(Your task) Write out the whole listing again, exactly.

(Collected data)
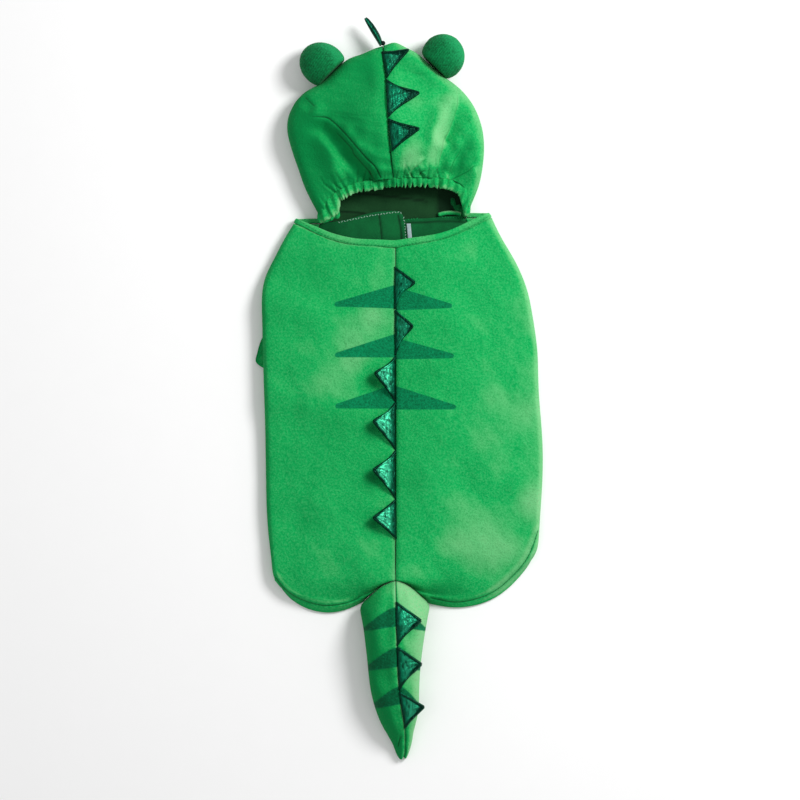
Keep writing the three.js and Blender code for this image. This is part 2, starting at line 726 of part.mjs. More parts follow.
// The first hood spike stands up off the crown, so it shows edge-on from above
const frontSpike = {
  rootX: -18.4, rootY: 359.1, low: 9, high: 27, tipX: -35.4, tipY: 387.9, tipZ: 20, thick: 4.6,
};
const frontLoops = evenly(6, 0, 0.97).map((q) => {
  const half = (frontSpike.thick / 2) * (1 - q) + 0.9;
  const x = lerp(frontSpike.rootX, frontSpike.tipX, q ** 1.2);
  const y = lerp(frontSpike.rootY, frontSpike.tipY, q);
  const low = lerp(frontSpike.low, frontSpike.tipZ - 1, q);
  const high = lerp(frontSpike.high, frontSpike.tipZ + 1, q);
  const middle = (low + high) / 2;
  return [[0, high], [half, lerp(middle, high, 0.6)], [half, lerp(middle, low, 0.6)], [0, low],
    [-half, lerp(middle, low, 0.6)], [-half, lerp(middle, high, 0.6)]].map(
    ([across, z]) => new THREE.Vector3(x + 0.85 * across, y + 0.52 * across + Math.abs(across) * 0.2, z),
  );
});
addPiece("hood_spike_1", loftedLoops(frontLoops), foilCloth);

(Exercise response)
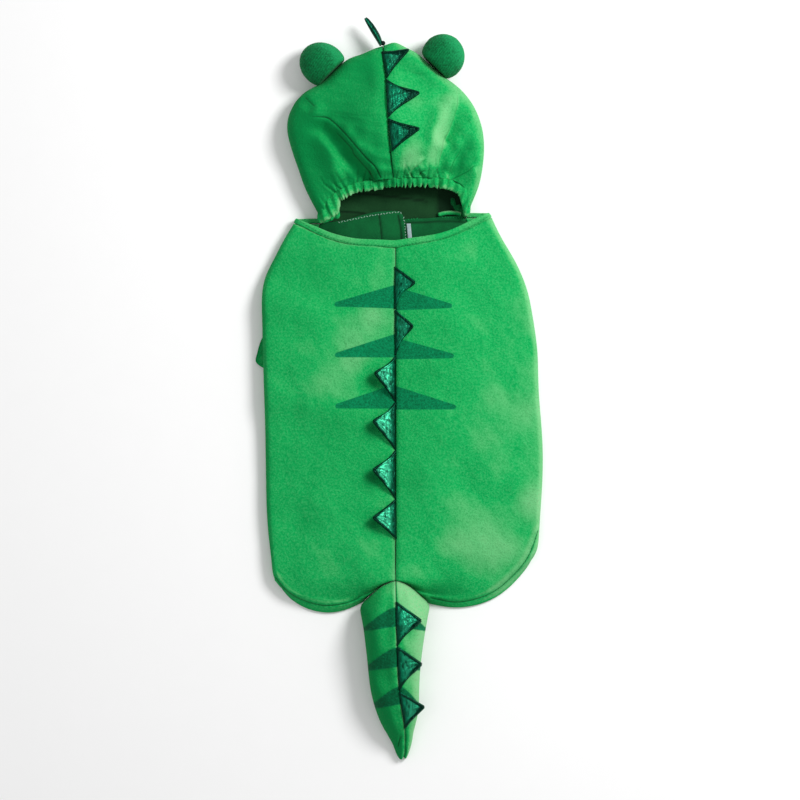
Keep writing the three.js and Blender code for this image. This is part 2, starting at line 726 of part.mjs. More parts follow.
// The first hood spike stands up off the crown, so it shows edge-on from above
const frontSpike = {
  rootX: -18.4, rootY: 359.1, low: 9, high: 27, tipX: -35.4, tipY: 387.9, tipZ: 20, thick: 4.6,
};
const frontLoops = evenly(6, 0, 0.97).map((q) => {
  const half = (frontSpike.thick / 2) * (1 - q) + 0.9;
  const x = lerp(frontSpike.rootX, frontSpike.tipX, q ** 1.2);
  const y = lerp(frontSpike.rootY, frontSpike.tipY, q);
  const low = lerp(frontSpike.low, frontSpike.tipZ - 1, q);
  const high = lerp(frontSpike.high, frontSpike.tipZ + 1, q);
  const middle = (low + high) / 2;
  return [[0, high], [half, lerp(middle, high, 0.6)], [half, lerp(middle, low, 0.6)], [0, low],
    [-half, lerp(middle, low, 0.6)], [-half, lerp(middle, high, 0.6)]].map(
    ([across, z]) => new THREE.Vector3(x + 0.85 * across, y + 0.52 * across + Math.abs(across) * 0.2, z),
  );
});
addPiece("hood_spike_1", loftedLoops(frontLoops), foilCloth);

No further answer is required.